At one point, I intervened with, “Yes, you see, you are actually only really dealing with Jesus when you throw your arms around him and realize right down to the bottom of your being that this is something you can still do today.” And my professor-friend replied, “Yes, you’re right of course, if you don’t mean it too pietistically.”

 Like Francis at Greccio, we must be able to hold Jesus in our arms as the Child of the manger; or look lovingly upon the Nazarene walking his via dolorosa; or clasp to our breast the Crucified and Risen One dwelling among us and within us. We must, in faith, come truly to love him as Friend and Brother.
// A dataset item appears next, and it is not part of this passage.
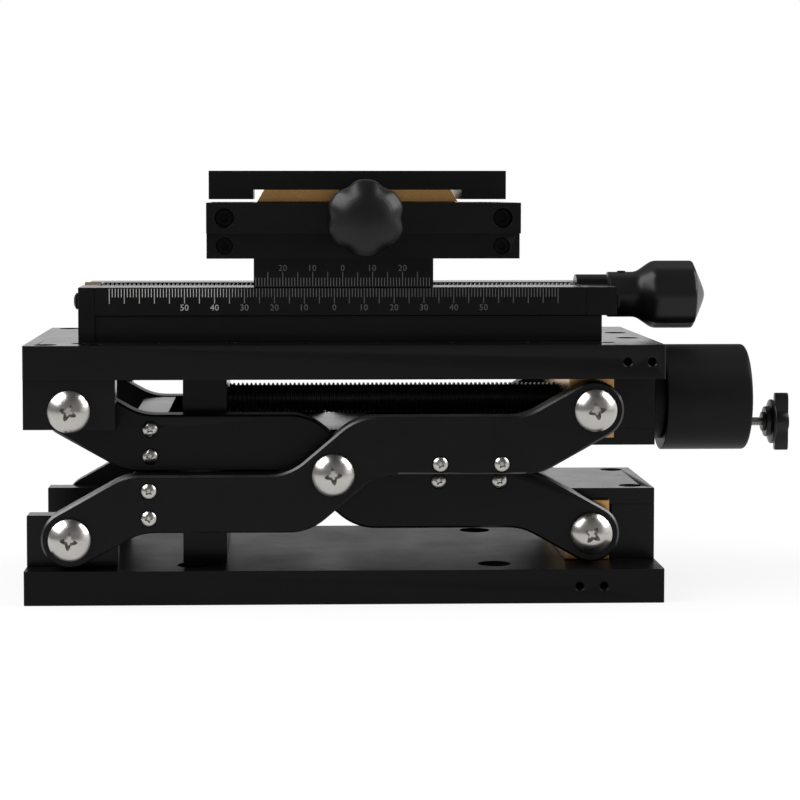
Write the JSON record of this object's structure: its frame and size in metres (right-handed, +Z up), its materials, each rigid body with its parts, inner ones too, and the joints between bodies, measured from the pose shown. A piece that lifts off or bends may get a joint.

 In the modern classic children’s story, The Velveteen Rabbit, we are told that in order to become real people, we have to allow ourselves to be loved, loved “strongly and even somewhat roughly”, loved as humans love each other, with all the wear and tear that such loving involves. Only thus, over long, often painful and scarring years, will we become real. True, true. But I often think of what Fr. Robert Griffin CSC once wrote: “The Velveteen Rabbit has it wrong. If you love something, someone strongly enough, it is you, and not the loved object, – who becomes real.”

 Through his incredible faithful life, Francis learned to love Jesus “strongly and passionately enough”, and over the years, he grew to become real and more real: real like his Master, in all the longings of his soul; real like his Master even to the bearing of wounds on hands and feet and opened side; real and like his Lord as perhaps no other person has ever become.

 May our hearts be simple enough this Christmas to kneel with Francis before the belen. May we become enough like little children to let the radiant beauty of God in the Christ-child touch our souls and open them to mystery and faith. In the half-light of the cave of Bethlehem, may we be embraced by amazement and longing, so that Mary’s child and God’s own Son may enter into our lives again, as a gift which is greater than all we could hope for. May all our pain and weariness, our anxiety and distress, our fears and doubts, fall from us, and may “the dear Christ” touch with all newness all things within us so that we may believe and know, that we are truly accepted by the Father; that we are infinitely cherished and incredibly loved.